- The task -
Line by line, reproduce exactly the beginning of the listing below, ending with the line that contains "Scale=scale, Size=size, Share=share)" and adding nothing.

- Provided data -
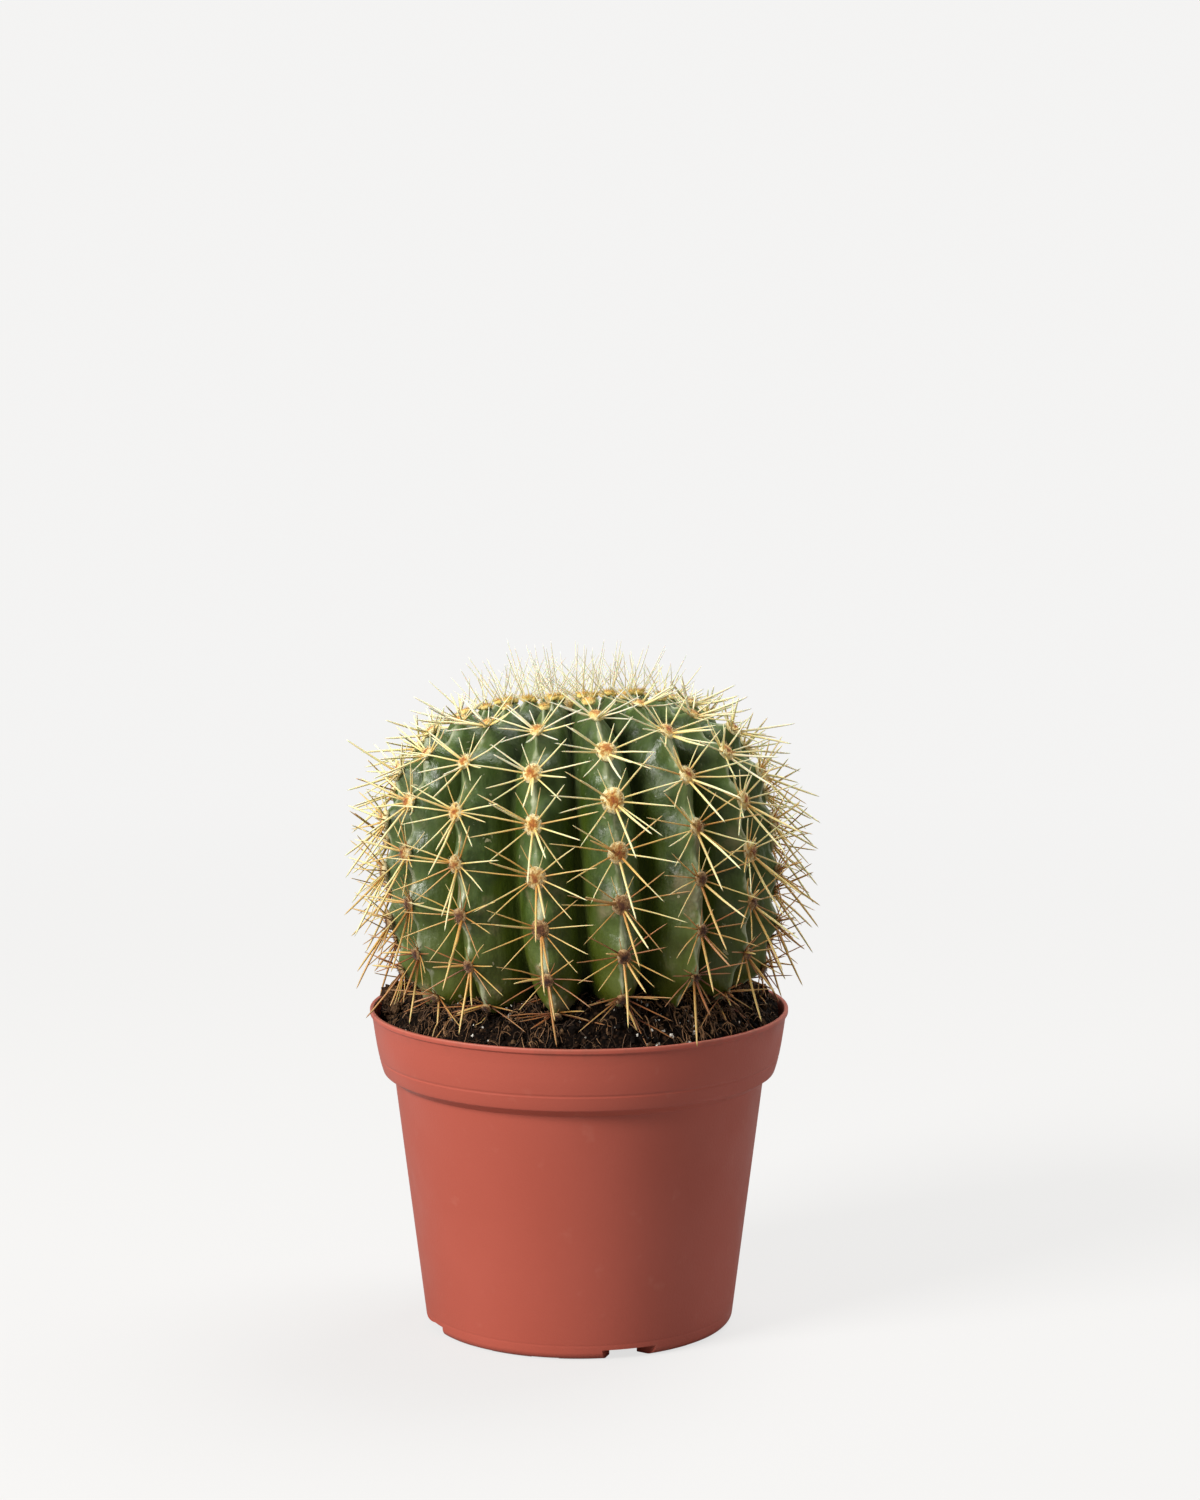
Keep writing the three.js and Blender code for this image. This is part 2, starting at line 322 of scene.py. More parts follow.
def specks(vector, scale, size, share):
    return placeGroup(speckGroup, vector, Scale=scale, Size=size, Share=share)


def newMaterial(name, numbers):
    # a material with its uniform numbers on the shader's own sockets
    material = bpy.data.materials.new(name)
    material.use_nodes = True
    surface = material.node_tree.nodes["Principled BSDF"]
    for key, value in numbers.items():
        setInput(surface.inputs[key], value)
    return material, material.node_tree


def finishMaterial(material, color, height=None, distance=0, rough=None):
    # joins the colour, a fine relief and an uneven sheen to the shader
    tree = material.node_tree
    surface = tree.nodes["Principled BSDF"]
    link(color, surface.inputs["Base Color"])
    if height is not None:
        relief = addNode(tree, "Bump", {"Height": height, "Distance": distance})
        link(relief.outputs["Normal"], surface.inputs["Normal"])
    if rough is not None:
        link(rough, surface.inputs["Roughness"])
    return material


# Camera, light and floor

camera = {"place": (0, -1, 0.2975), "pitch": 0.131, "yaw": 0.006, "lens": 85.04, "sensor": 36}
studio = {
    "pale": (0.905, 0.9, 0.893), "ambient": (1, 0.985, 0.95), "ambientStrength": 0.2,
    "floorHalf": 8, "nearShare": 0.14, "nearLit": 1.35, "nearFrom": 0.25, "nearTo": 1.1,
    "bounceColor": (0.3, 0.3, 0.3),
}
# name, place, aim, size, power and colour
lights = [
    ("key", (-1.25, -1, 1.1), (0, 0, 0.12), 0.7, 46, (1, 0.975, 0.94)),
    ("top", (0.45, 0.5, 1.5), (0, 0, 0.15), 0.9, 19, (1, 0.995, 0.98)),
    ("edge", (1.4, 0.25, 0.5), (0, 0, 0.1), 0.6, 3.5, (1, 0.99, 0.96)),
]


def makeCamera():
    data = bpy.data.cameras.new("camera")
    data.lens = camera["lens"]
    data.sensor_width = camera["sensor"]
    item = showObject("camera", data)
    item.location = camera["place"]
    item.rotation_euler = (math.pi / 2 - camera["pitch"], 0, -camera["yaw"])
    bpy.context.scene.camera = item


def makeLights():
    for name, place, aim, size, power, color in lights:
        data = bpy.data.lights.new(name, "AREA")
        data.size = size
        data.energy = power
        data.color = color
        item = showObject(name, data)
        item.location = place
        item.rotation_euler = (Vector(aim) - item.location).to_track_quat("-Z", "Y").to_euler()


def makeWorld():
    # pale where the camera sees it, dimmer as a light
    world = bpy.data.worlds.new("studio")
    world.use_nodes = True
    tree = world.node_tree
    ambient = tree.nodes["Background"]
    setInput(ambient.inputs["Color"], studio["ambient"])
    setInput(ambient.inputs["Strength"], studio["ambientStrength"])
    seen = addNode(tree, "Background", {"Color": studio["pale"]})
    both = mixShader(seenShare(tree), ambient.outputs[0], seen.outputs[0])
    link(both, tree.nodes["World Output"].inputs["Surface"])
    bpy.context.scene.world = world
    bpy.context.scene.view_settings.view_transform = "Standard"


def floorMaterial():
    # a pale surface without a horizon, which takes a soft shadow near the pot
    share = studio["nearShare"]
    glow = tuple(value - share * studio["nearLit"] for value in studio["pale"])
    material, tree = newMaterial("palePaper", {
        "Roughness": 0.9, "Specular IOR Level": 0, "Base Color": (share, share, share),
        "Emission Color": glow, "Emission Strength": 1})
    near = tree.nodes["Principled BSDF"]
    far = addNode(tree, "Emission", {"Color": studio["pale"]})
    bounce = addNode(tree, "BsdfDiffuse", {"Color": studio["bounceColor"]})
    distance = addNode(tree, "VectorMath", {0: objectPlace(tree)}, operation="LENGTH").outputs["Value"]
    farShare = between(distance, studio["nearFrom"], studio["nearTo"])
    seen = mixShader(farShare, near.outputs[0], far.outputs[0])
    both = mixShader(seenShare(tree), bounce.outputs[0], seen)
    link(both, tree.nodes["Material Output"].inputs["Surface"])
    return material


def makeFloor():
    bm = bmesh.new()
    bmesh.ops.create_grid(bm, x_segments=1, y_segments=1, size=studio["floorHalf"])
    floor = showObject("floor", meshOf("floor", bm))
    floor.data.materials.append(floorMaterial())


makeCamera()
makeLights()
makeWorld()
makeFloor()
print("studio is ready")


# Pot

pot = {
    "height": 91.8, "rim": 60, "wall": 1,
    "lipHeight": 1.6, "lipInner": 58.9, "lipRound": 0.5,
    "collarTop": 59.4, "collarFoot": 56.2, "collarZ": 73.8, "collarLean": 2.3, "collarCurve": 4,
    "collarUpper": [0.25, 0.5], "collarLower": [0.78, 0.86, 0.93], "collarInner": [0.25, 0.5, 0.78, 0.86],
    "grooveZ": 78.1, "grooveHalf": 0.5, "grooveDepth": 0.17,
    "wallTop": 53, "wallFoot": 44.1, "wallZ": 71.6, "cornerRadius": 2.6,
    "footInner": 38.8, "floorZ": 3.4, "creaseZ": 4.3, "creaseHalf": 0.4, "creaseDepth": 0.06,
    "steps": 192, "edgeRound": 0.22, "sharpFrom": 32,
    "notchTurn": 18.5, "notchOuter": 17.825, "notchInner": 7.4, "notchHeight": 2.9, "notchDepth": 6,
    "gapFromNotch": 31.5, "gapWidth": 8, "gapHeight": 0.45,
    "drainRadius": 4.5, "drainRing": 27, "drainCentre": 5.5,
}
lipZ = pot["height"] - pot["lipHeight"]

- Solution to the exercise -
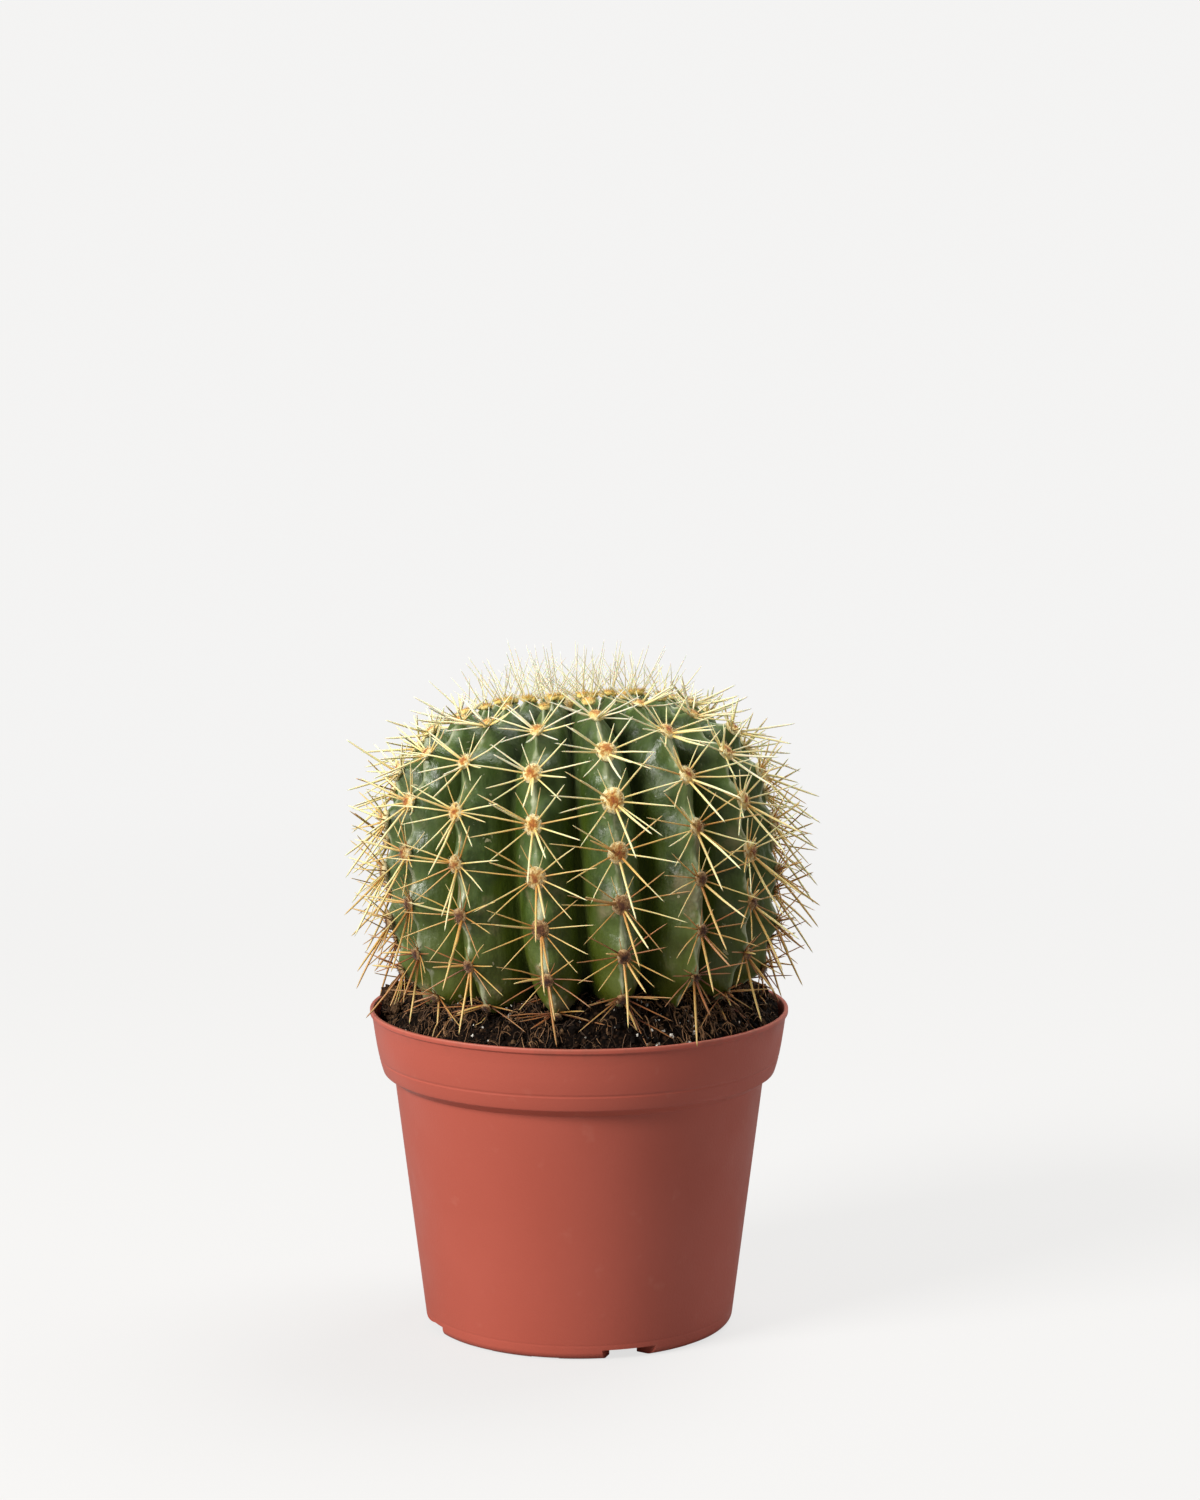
Keep writing the three.js and Blender code for this image. This is part 2, starting at line 322 of scene.py. More parts follow.
def specks(vector, scale, size, share):
    return placeGroup(speckGroup, vector, Scale=scale, Size=size, Share=share)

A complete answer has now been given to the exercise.